Austin to OK $1.7 million for Waller Creek Tunnel Project work

AUSTIN (KXAN) — The city of Austin is set to approve spending $1.7 million Thursday on the Waller Creek Tunnel Project to remove water and debris and allow for surveying of the tunnel this month.

Though the $1.7 million is necessary to complete the project, Austin Watershed Department spokesperson Lynne Lightsey said its not part of the construction cost.

"The dewatering project is a long planned maintenance activity (since FY13) that just happened to occur during a time when it also benefits critical project delivery items such as the commissioning, completing, and accepting the tunnel," Lightsey said. "We are merely taking advantage of planned maintenance to accomplish a bit more."

But while the city officially may not be tacking the $1.7 million onto the project's steadily ballooning total price tag (nearly $163 million), a memo from the Watershed Department's chief says the procedure is critical to the tunnel's completion.

"As a contract necessary for the completion of this major urban flood control project, the Dewatering Project constitutes a procurement necessary to preserve and protect the public health and safety of the residents of Austin and, accordingly, is exempt from the requirements of bidding," according to Joseph Pantalion's memo to City Council regarding the agenda item.

"The taxpayers don't care which pot of money it's coming out of. Ultimately, it's coming out of their pockets one way or the other."

City Council Member Ellen Troxclair said the Waller Creek Tunnel Project seems like the project that "never ends." The huge costs already incurred by the city put pressure on Council to approve this type of project.

"When you look at the details, the [city's] response is, ‘Well, it's out of a different pot of money this time,' or, ‘If you don't do this then everything we've spent so far is in vain because we can't complete the project,'" Troxclair said. "It puts the Council in a really untenable situation."

The Waller Creek Tunnel Project will remove 28 acres of land in eastern downtown from the 100-year floodplain and allow for development on that land. The tunnel diverts water from the creek to underground tunnels that empty into Lady Bird Lake.

Troxclair said the project will be a valuable asset to the city and an important project, but "not with an unlimited price tag and unlimited time frame."

"The taxpayers don't care which pot of money it's coming out of.

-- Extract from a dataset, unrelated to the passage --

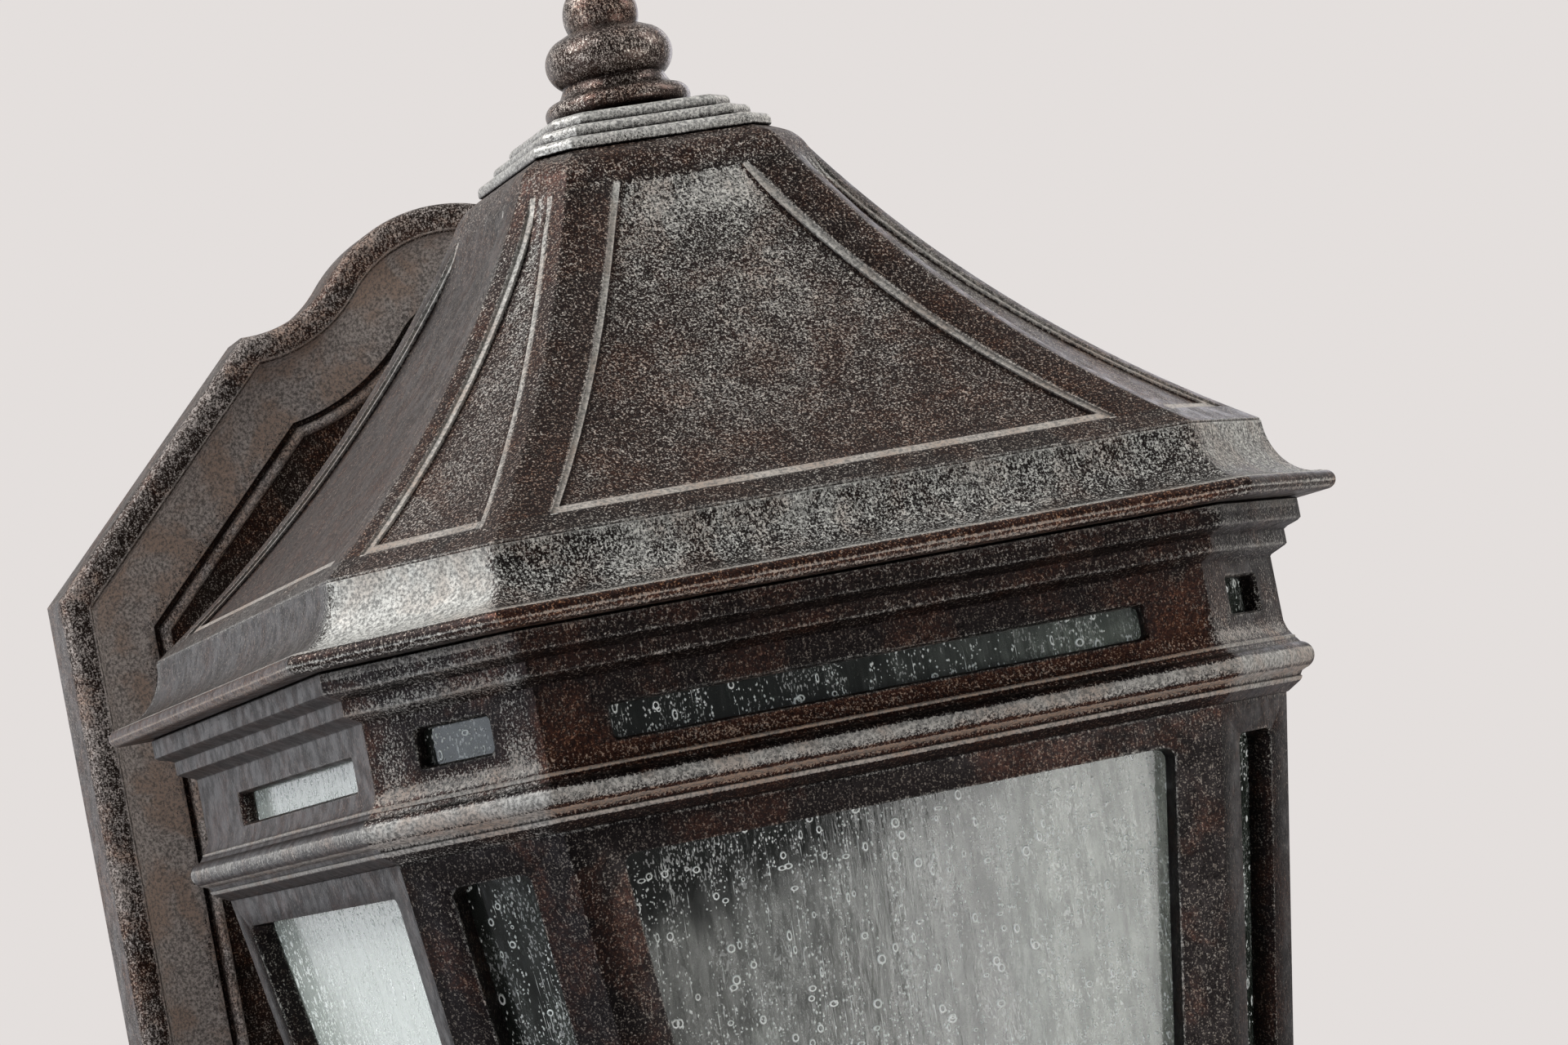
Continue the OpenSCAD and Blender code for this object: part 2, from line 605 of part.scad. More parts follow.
module pane_left() wide_pane(-90, -pane_back(pane_foot), pane_edge(pane_foot),
    -pane_back(pane_top), pane_edge(pane_top));
module corner_pane(turn) body_pane(turn, corner_tilt,
    corner_distance(body_half(pane_foot), body_cut(pane_foot)) - body_wall,
    -corner_pane_edge(pane_foot), corner_pane_edge(pane_foot),
    -corner_pane_edge(pane_top), corner_pane_edge(pane_top));
// Block behind a frieze window: the pane's own size, or grown by a gap for the rebate it lies in
module frieze_block(turn, distance, half, h, mid, front, depth, gap = 0) rotate([0, 0, turn])
    translate([-half - rail_lap - 1.5 - gap, -distance - front, mid - h / 2 - rail_lap - gap])
    cube([2 * (half + rail_lap + 1.5 + gap), depth, h + 2 * (rail_lap + gap)]);
module frieze_pane(turn, distance, half, h, mid = frieze_mid) color(clear_glass) lantern()
    frieze_block(turn, distance, half, h, mid, rebate - seat_gap, glass_t);
module frieze_rebate(turn, distance, half, h, mid = frieze_mid)
    frieze_block(turn, distance, half, h, mid, rebate, rebate + 1, 0.3);
module long_frieze_pane(turn) frieze_pane(turn, frieze_room, frieze_window, frieze_window_h);
module corner_frieze_pane(turn) frieze_pane(turn, corner_distance(frieze_room, room_cut),
    frieze_corner_window, frieze_corner_h, frieze_corner_mid);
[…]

Ultimately, it's coming out of their pockets one way or the other," she said.

The Dewatering Project includes inspecting the tunnel's condition, removing sediment and allowing for additional surveying to support Federal Emergency Management Agency (FEMA) floodplain maps.

If the city can't get the survey data, it could "significantly delay the issuance of amended FEMA floodplain maps," according to city documents.

The modified FEMA floodplain maps will allow development in the current Waller Creek floodplain, according to a city staff recommendation for Council action.

City Council is being asked to approve a contract with National Power Rodding Corp. The Watershed Department's request for proposals for the Dewatering Project last November failed to yield a single response.

February weather offers a limited dry period to conduct the operation.

Money for the dewatering project would come from Watershed Protection Department certificates of obligation that were previously authorized by City Council, according to an expense analysis.

Certificates of obligation typically do not require voter approval.

Escalating costs

The cost of the Waller Creek Tunnel Project has escalated incrementally for years.

Funds for the project come from a complicated blend of bonds, hotel occupancy taxes and funds from a tax increment financing reinvestment zone.

Voters originally approved $25 million in general obligation bonds for the tunnel in 1998, to be paid repaid with hotel occupancy taxes. The $25 million estimate was based on a 1996 engineering study. After voters passed the bonds, the city conducted more engineering studies in 1999 and 2001 and found the project would cost far more than $25 million. Several methods of funding were then analyzed between 2001 and 2007, according to city records.

In 2008, City Council moved forward with a Waller Creek Tunnel Project Plan and a Reinvestment Zone Financing Plan.

The city pegged the total cost for the tunnel, including studies, design work and multi-year construction contracts, at $149.8 million, city records state.

In 2015, City Council moved forward with an additional $5.6 million in funding for the project. Then the city OK'd another $7.5 million in 2016.

The total cost for the project, as of mid 2016, was $162.9 million.

The project has been hit by "unforeseen conditions, design discrepancies and field adjustments," according to city records.

The most notable fumble: the original design of a portion of the tunnel obscured a protected sightline of the Texas Capitol. Engineers, the city and designers missed the flaw, and part of the tunnel had to be rebuilt.

"The longer this project draw out, the more money it's going to cost everybody," Troxclair said. "At some point, we really have to put our foot down and wrap it up as quickly as possible, so that it doesn't drag out for several years to come."